Second pillar: visible autonomy
A young engineer knows that in a big company he'll have a boss, who has a boss, who has a boss. Here I need permission to breathe. At a manufacturing SME, if the story is true—if a good engineer really has the space to experiment, to propose, to fail without being burned—then your employer brand must shout this.
Third pillar: tangible results
The engineer must know: the component I designed will, in six months, be in a machine that runs on markets around the world. Not "my contribution contributes to the big company's quarterly target." It's a huge difference. And it must become part of how you present yourself as an employer.
How to communicate an authentic employer brand: the case of Beta
There's a small manufacturing company in the Brescia area, Beta, founded in the 1960s. They produce precision components for the automotive sector. They have 80 employees. For decades they struggled to find engineers—turnover was high, young talent went to "bigger" companies.
Three years ago, the HR manager and the owner decided to try a different approach. Not new salaries (they couldn't compete). But different communication. They started making 2-3 minute videos of employees explaining their work—not abstract, but concrete. "I design components, this is one I designed three years ago and now it's in 40,000 cars in Europe." Not advertising. Just truth, told well.
They put these videos on the careers page. In LinkedIn posts. In materials they gave to recruiters. Nothing external changed. Salaries stay the same. But the number of young applications tripled. And the quality is better. Because the candidate knows what's waiting. Not "a small manufacturing SME," but "here I do real craft and I know it matters."
How to build your employer branding from scratch
First step: internal diagnostic. Talk to your best employees.
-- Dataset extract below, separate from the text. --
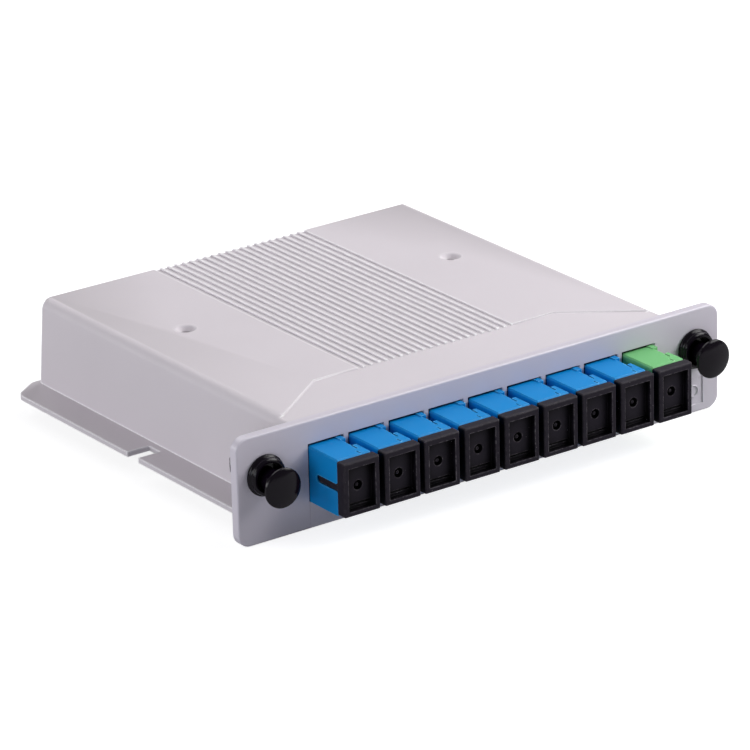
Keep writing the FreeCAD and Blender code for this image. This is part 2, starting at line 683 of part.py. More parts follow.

What keeps them with you? What do they really like about the job? It's not the salary, you already know that's below market. So what? The answer to this question is the core of your employer brand.
Second step: authentic documentation. Take the answers above and make them tangible. Videos, stories, case studies. Not marketing—reality. An engineer explaining the project he did, how he did it, what he thinks of it. It's the most powerful content you have.
Third step: consistency across channels. LinkedIn, careers page, job interviews—everywhere a candidate meets you, they hear the same message. Not "we're a big family"—which is false and doesn't attract anyone who really matters. But "here you do serious craft, you have autonomy, you see the result of your work."
The result isn't immediate. It takes 12-18 months to build a credible employer brand. But when it arrives, it attracts talent who weren't even looking. Because they've heard about you as the place where craft really matters. And that's rare.